Search code examples
javaguavapreprocessor

Managing highly repetitive code and documentation in Java


Highly repetitive code is generally a bad thing, and there are design patterns that can help minimize this. However, sometimes it's simply inevitable due to the constraints of the language itself. Take the following example from java.util.Arrays:

/**
 * Assigns the specified long value to each element of the specified
 * range of the specified array of longs. The range to be filled
 * extends from index <tt>fromIndex</tt>, inclusive, to index
 * <tt>toIndex</tt>, exclusive. (If <tt>fromIndex==toIndex</tt>, the
 * range to be filled is empty.)
 *
 * @param a the array to be filled
 * @param fromIndex the index of the first element (inclusive) to be
 *        filled with the specified value
 * @param toIndex the index of the last element (exclusive) to be
 *        filled with the specified value
 * @param val the value to be stored in all elements of the array
 * @throws IllegalArgumentException if <tt>fromIndex &gt; toIndex</tt>
 * @throws ArrayIndexOutOfBoundsException if <tt>fromIndex &lt; 0</tt> or
 *         <tt>toIndex &gt; a.length</tt>
 */
public static void fill(long[] a, int fromIndex, int toIndex, long val) {
    rangeCheck(a.length, fromIndex, toIndex);
    for (int i = fromIndex; i<toIndex; i++)
        a[i] = val;
}

The above snippet appears in the source code eight times, with very little variation in the documentation/method signature but exactly the same method body, one for each of the root array types boolean[], byte[], char[], double[], float[], int[], short[], and Object[].

I believe that unless one resorts to reflection (which is an entirely different subject in itself), this repetition is inevitable. I understand that as a utility class, such high concentration of repetitive Java code is highly atypical, but even with the best practice, repetition does happen! Refactoring doesn't always work because it's not always possible (the obvious case is when the repetition is in the documentation).

Obviously maintaining this source code is a nightmare. A slight typo in the documentation, or a minor bug in the implementation, is multiplied by however many repetitions was made. In fact, the best example happens to involve this exact class:

Google Research Blog - Extra, Extra - Read All About It: Nearly All Binary Searches and Mergesorts are Broken (by Joshua Bloch, Software Engineer)

The bug is a surprisingly subtle one, occurring in what many thought to be just a simple and straightforward algorithm.

 // int mid = (low + high)/2; // the bug
    int mid = (low + high) >>> 1; // the fix

The above line appears 11 times in the source code!

So my questions are:

  • How are these kinds of repetitive Java code/documentation handled in practice? How are they developed, maintained, and tested?
    • Do you start with "the original", and make it as mature as possible, and then copy and paste as necessary and hope you didn't make a mistake?
    • And if you did make a mistake in the original, then just fix it everywhere, unless you're comfortable with deleting the copies and repeating the whole replication process?
    • And you apply this same process for the testing code as well?
    • Would Java benefit from some sort of limited-use source code preprocessing for this kind of thing?
    • Perhaps Sun has their own preprocessor to help write, maintain, document and test these kind of repetitive library code?
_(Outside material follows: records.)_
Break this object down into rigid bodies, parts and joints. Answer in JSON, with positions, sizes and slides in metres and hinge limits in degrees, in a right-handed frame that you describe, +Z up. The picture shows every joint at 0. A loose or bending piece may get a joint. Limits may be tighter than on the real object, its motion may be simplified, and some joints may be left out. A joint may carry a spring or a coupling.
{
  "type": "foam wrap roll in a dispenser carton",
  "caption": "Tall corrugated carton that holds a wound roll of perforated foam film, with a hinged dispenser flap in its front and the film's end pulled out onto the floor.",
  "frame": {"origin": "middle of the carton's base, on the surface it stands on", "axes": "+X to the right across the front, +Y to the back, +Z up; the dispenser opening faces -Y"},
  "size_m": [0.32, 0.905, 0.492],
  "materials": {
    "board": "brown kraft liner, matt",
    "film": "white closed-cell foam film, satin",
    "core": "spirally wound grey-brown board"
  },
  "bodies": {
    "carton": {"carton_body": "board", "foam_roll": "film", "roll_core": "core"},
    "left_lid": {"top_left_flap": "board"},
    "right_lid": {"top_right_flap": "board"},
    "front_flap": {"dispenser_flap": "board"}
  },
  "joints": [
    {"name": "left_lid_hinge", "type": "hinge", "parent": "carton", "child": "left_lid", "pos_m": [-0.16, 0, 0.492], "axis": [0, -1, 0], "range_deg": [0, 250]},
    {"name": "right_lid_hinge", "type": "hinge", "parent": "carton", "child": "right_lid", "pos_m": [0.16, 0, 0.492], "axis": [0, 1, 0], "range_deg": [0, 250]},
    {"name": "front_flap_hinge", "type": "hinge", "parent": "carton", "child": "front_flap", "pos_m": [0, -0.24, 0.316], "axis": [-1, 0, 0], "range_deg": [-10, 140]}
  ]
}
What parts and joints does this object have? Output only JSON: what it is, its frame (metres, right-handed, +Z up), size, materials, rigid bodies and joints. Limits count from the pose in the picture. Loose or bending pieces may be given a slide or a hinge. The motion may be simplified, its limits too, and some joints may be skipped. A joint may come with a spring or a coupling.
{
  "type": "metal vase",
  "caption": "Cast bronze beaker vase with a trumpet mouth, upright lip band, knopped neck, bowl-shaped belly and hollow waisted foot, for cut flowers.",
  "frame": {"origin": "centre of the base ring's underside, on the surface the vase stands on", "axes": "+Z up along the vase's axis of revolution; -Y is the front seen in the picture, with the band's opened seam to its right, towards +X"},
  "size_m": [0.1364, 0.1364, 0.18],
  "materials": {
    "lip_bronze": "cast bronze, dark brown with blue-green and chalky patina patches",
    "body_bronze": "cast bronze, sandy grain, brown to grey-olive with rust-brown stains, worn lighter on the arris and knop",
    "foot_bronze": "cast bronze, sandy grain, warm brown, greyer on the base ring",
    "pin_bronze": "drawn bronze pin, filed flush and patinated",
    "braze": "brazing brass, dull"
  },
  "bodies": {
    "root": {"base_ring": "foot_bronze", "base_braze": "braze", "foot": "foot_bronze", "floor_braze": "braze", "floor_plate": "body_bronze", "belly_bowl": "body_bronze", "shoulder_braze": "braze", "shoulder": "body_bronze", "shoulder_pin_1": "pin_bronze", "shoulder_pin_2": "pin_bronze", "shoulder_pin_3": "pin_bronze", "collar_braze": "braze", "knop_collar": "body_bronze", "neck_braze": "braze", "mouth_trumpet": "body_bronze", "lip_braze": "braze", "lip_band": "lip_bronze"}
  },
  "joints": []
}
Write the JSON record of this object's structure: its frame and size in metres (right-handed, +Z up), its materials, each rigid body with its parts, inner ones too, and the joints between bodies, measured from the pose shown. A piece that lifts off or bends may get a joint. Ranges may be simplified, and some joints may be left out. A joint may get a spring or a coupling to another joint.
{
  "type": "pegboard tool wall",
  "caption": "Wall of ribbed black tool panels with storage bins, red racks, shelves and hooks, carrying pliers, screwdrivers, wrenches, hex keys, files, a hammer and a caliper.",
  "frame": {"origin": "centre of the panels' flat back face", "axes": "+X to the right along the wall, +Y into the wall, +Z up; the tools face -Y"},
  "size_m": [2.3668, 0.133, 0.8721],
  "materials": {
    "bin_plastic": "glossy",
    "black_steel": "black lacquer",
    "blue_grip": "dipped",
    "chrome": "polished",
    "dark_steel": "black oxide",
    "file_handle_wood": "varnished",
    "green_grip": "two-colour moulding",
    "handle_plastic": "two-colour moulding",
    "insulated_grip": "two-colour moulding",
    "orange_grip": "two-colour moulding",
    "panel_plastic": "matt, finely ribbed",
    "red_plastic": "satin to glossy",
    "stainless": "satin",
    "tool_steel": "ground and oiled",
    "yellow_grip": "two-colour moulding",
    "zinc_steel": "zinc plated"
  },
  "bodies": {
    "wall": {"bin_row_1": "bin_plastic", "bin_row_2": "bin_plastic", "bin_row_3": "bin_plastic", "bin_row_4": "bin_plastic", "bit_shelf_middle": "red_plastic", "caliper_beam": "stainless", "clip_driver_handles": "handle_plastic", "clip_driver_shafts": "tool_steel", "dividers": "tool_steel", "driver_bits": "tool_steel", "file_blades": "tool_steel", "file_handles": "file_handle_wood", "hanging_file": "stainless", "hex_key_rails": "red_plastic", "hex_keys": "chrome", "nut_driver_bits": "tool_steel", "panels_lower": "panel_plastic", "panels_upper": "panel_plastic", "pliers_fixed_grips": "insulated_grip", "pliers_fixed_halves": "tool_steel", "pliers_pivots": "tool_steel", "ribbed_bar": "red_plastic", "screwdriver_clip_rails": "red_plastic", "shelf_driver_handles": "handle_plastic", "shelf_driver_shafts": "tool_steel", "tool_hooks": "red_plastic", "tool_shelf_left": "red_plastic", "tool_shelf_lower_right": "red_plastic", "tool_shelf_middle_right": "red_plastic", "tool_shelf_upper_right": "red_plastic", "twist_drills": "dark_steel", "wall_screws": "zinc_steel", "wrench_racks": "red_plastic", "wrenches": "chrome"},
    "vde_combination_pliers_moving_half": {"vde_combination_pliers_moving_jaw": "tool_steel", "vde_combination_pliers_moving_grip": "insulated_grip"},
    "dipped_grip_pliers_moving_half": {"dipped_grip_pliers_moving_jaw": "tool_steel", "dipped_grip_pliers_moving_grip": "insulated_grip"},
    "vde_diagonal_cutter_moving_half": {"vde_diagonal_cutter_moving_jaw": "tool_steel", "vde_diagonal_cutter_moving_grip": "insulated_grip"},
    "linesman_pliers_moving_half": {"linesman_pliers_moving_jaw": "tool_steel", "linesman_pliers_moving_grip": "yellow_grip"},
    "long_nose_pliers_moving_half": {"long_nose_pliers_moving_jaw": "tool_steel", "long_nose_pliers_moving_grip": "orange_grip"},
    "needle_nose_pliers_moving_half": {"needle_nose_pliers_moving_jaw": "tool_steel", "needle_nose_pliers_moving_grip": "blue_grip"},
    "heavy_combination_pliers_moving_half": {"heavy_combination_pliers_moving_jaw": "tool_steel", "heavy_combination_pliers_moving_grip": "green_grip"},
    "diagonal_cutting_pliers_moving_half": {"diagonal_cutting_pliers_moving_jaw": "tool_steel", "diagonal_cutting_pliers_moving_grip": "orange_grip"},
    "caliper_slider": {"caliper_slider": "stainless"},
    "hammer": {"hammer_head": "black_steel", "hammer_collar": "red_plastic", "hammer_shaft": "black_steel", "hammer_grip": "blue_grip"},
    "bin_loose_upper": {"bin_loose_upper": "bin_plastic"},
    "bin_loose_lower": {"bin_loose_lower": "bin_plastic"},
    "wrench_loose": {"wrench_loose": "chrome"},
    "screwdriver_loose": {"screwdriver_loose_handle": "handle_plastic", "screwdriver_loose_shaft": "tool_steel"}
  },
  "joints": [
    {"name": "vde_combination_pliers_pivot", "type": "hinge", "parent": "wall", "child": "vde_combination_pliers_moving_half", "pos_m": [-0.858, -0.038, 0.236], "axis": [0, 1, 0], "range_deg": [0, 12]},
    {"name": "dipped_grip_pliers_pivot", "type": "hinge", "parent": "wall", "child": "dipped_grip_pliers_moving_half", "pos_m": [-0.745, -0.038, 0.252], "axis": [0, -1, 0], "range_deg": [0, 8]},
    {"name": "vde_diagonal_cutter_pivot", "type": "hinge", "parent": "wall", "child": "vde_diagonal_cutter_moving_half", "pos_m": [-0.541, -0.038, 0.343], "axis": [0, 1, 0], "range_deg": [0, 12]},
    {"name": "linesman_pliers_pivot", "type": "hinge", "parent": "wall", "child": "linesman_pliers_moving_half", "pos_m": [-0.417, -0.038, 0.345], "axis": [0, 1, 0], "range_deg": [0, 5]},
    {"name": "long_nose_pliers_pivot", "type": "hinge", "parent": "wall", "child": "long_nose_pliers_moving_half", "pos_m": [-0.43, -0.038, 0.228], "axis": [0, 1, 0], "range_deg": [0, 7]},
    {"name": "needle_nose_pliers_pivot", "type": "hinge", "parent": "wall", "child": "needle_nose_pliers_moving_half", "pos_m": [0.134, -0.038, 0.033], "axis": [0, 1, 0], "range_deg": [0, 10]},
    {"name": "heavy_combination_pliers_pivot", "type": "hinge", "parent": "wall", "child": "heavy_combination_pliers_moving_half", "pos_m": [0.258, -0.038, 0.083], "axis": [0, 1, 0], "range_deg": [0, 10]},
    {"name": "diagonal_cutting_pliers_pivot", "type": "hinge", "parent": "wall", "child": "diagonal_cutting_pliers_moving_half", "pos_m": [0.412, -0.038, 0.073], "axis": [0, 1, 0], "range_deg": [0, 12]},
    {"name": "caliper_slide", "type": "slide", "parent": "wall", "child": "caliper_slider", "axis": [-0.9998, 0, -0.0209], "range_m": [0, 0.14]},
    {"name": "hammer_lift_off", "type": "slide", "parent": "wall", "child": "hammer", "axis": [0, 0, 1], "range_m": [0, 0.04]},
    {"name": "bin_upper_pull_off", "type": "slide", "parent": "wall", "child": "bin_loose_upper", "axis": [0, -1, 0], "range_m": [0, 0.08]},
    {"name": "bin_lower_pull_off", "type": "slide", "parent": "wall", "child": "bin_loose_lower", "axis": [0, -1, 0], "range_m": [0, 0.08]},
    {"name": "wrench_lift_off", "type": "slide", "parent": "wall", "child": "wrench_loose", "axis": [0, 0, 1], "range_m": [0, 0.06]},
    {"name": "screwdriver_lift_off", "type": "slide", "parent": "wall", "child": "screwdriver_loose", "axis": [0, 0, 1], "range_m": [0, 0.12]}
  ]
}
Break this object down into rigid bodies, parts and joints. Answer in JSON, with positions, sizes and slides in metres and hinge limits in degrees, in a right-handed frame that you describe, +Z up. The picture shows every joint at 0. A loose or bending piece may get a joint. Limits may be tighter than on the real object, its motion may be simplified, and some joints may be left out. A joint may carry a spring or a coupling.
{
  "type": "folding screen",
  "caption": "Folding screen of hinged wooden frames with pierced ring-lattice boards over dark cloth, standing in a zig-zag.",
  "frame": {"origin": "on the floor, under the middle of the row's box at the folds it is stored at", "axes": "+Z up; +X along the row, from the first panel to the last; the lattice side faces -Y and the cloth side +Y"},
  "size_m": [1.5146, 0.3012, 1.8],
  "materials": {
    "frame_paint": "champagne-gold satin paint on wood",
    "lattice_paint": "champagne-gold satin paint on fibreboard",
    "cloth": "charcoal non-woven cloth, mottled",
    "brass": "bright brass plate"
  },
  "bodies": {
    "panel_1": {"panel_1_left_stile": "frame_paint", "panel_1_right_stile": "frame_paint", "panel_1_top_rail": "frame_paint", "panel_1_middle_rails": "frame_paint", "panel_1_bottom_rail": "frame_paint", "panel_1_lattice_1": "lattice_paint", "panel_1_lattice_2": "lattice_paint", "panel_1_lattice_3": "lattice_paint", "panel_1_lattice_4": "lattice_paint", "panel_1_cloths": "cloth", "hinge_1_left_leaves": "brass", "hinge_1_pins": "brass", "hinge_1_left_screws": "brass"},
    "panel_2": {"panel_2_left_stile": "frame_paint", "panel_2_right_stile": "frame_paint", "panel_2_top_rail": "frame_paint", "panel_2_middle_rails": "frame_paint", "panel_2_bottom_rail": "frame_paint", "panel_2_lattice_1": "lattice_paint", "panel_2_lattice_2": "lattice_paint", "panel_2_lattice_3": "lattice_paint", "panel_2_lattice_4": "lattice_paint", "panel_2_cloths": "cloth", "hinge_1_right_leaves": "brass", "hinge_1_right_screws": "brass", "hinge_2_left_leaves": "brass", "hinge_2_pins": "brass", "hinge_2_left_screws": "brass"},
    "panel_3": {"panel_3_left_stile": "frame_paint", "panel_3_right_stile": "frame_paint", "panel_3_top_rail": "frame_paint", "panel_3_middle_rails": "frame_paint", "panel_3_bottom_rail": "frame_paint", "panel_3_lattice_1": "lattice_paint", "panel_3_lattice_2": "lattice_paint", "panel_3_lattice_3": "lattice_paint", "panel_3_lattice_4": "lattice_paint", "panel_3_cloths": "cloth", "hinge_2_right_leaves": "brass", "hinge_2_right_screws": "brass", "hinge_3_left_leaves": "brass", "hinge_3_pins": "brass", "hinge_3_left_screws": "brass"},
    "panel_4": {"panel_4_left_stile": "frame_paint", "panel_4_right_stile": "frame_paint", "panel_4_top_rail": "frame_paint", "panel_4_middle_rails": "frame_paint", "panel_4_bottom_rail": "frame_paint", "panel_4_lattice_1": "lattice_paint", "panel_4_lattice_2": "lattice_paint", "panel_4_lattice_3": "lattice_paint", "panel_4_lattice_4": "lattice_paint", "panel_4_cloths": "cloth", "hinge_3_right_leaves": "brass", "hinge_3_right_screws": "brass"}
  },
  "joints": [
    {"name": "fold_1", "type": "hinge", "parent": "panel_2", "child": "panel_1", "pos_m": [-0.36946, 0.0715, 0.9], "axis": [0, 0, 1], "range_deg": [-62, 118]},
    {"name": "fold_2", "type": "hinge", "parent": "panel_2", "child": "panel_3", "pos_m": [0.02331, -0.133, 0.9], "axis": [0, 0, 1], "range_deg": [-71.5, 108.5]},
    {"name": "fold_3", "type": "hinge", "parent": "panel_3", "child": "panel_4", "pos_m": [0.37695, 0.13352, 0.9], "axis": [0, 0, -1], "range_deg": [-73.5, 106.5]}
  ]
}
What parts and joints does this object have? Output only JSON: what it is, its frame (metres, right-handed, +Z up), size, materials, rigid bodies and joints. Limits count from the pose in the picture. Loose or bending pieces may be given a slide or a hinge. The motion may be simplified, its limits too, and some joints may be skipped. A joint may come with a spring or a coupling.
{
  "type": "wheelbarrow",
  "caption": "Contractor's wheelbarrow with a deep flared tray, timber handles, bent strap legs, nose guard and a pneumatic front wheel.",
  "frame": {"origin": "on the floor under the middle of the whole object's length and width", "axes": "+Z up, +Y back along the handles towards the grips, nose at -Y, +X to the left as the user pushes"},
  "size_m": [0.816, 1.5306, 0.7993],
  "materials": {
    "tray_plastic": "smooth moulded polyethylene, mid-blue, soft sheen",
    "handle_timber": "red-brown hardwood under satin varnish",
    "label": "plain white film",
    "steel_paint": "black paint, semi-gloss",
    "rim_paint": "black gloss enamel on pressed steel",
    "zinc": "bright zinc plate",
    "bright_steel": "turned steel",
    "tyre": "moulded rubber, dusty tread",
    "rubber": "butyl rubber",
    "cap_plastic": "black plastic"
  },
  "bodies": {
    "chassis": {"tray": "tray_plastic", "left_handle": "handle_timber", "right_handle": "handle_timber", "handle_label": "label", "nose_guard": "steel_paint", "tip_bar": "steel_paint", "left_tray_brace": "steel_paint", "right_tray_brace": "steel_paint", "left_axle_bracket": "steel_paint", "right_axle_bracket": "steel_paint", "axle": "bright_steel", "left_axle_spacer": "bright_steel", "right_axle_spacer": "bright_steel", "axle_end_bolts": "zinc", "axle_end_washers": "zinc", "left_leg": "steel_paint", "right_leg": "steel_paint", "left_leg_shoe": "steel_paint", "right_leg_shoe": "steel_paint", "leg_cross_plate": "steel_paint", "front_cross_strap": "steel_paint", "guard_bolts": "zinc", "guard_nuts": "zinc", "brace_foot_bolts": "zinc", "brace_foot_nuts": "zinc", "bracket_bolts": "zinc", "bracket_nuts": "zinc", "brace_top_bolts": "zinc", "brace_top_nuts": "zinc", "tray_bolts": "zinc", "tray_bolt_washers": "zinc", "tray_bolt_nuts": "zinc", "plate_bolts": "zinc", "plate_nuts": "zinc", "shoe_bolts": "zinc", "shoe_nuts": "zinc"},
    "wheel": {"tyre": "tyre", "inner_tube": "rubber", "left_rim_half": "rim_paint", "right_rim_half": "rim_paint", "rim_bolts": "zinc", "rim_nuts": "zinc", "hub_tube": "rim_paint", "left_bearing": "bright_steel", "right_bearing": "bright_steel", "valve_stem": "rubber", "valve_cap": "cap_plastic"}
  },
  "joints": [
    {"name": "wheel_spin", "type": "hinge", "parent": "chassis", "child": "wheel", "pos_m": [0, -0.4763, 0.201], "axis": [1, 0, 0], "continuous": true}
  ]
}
A comment requested another example, so I pulled this one from Google Collections: com.google.common.base.Predicates lines 276-310 (AndPredicate) vs lines 312-346 (OrPredicate).

The source for these two classes are identical, except for:

  • AndPredicate vs OrPredicate (each appears five times in its class)
  • "And(" vs Or(" (in the respective toString() methods)
  • #and vs #or (in the @see Javadoc comments)
  • true vs false (in apply; ! can be rewritten out of the expression)
  • -1 /* all bits on */ vs 0 /* all bits off */ in hashCode()
  • &= vs |= in hashCode()

Solution

  • For people that absolutely need performance, boxing and unboxing and generified collections and whatnot are big no-no's.

    The same problem happens in performance computing where you need the same complex to work both for float and double (say some of the method shown in Goldberd's "What every computer scientist should know about floating-point numbers" paper).

    There's a reason why Trove's TIntIntHashMap runs circles around Java's HashMap<Integer,Integer> when working with a similar amount of data.

    Now how are Trove collection's source code written?

    By using source code instrumentation of course :)

    There are several Java libraries for higher performance (much higher than the default Java ones) that use code generators to create the repeated source code.

    We all know that "source code instrumentation" is evil and that code generation is crap, but still that's how people who really know what they're doing (i.e. the kind of people that write stuff like Trove) do it :)

    For what it is worth we generate source code that contains big warnings like:

    /*
     * This .java source file has been auto-generated from the template xxxxx
     * 
     * DO NOT MODIFY THIS FILE FOR IT SHALL GET OVERWRITTEN
     * 
     */